As shown in FIG. 9, at an activation timing of a stage apparatus, a position of a stage 100 is initialized. The stage 100 includes a fine moving stage 101 and coarse moving stage 102. Upon initialization of the position of the stage 100, a reference required to position the stage is calculated. The coarse moving stage 102 is pressed against three positioning pins 104 arranged on a stage base 103. In this state, a position of an X bar mirror 110 of the fine moving stage 101 is measured using X measurement light 107 of an X interferometer 106 of a laser interferometer 105. Also, a position of a Y bar mirror 111 is measured using Y measurement light 109 of a Y interferometer 108. Furthermore, initializing units 112 and 113 reset length measurement values of the X interferometer 106 and Y interferometer 108, thus calculating a reference. The positioning pins 104 are designed to set an absolute angle ωZ of the fine moving stage 101 with respect to a reference coordinate system to be zero when the coarse moving stage 102 is pressed against these pins.
However, with this method, it is not guaranteed that the positioning pins 104 are adjusted to set the absolute angle ωZ of the fine moving stage 101 to be zero with sufficiently high precision. Even when the positioning pins 104 are adjusted, a deviation occurs depending on the pressing method of the coarse moving stage 102 in the initialization method of pressing the coarse moving stage against the positioning pins, and the absolute angle ωZ of the fine moving stage 101 may not be set to be zero at sufficiently high precision. Furthermore, the positioning pins 104 may be worn due to aging. Even when the coarse moving stage 102 is pressed against the positioning pins 104 without any deviation, the fine moving stage 101 may already have an inclination in that state. As described above, even after the aforementioned initialization operation, an angle θXSZ made by the X measurement light 107 and X bar mirror 110 in the laser interferometer 105 and an angle θYSZ made by the Y measurement light 109 and Y bar mirror 111 in a laser interferometer 105 may not be 90° with sufficiently high precision.
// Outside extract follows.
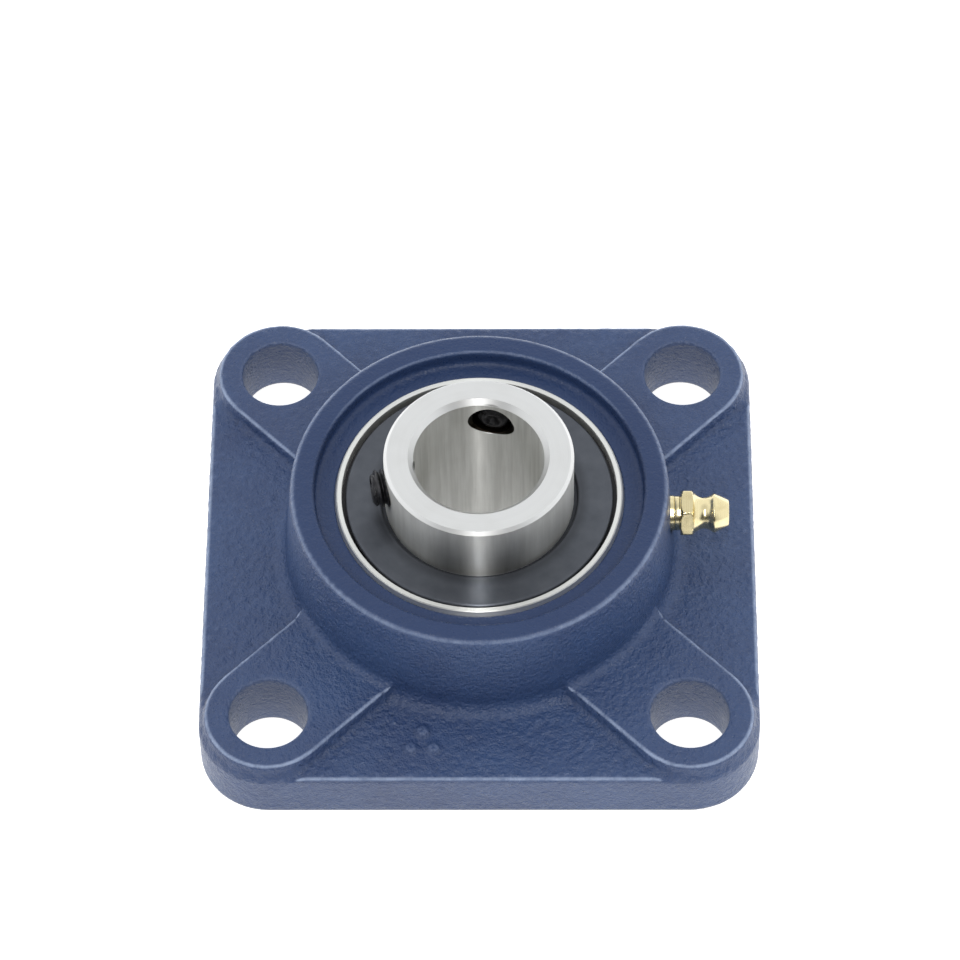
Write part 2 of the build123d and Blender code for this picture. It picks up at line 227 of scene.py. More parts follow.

The laser interferometers 105 of the conventional stage apparatus can measure a relative change in angle ωZ of the fine moving stage 101 with respect to the stage initial state. However, the angle θXSZ made by the X measurement light 107 and X bar mirror 110 and the angle θYSZ made by the Y measurement light 109 and Y bar mirror 111 in the laser interferometers 105 cannot be detected.
In this state, when emergence angles of laser beams or the X measurement light 107 and Y measurement light 109 of the laser interferometers 105 have changed, length measurement errors occur in the laser interferometers 105. FIG. 10 shows a length measurement error of the laser interferometer 105 when the X measurement light 107 and X bar mirror 110 are not orthogonal to each other about the Z axis. Assume that an emergence angle of a laser beam 115 has changed at a laser emergence port of a laser light source 114. Let L be a distance from the laser light source 114 to the X bar mirror 110, and θSZ be an angle in a counterclockwise direction from the X measurement light 107, which is made by the X measurement light 107 and X bar mirror 110. Let ΔθL1 be a change amount, in a counterclockwise direction from the laser beam 115, of the emergence angle of the laser beam 115 about the Z axis, and ΔθL2 be a change amount in a clockwise direction. At this time, a length measurement error E of the X interferometer 106 is expressed by:E=EΔθL1+EΔθL2=L×tan(ΔθL1+ΔθL2)×tan|θSZ−π/2|  (1)where ΔθL1, ΔθL2, and (θSZ−π/2) are angles around zero. Therefore, the length measurement error E of the X interferometer is approximated by:E=L×(ΔθL1+ΔθL2)×|θSZ−π/2|  (1′)
If L=1 m, θSZ=(5×e−4+π/2) rad, and ΔθL1+ΔθL2=5e−6 rad in equation (1′), the length measurement error E=2.5 nm, and poses a problem in positioning of the stage apparatus which is required to have a nano order resolution.
A change in laser emergence angle is caused by a time change in local temperature distribution in an optical path (common path) extending from the laser light source 114 to the X interferometer 106 in the laser interferometer 105 and vibrations of optical members such as the laser light source 114 and a beam splitter. Especially, although a heat generating member such as the laser light source 114 is arranged around the common path, positive temperature management is not often made unlike in a measurement space of the position of the fine moving stage 101. For this reason, a time change in temperature distribution readily takes place around the common path, and a change in emergence angle of the laser beam 115 is more likely to occur due to refraction of light.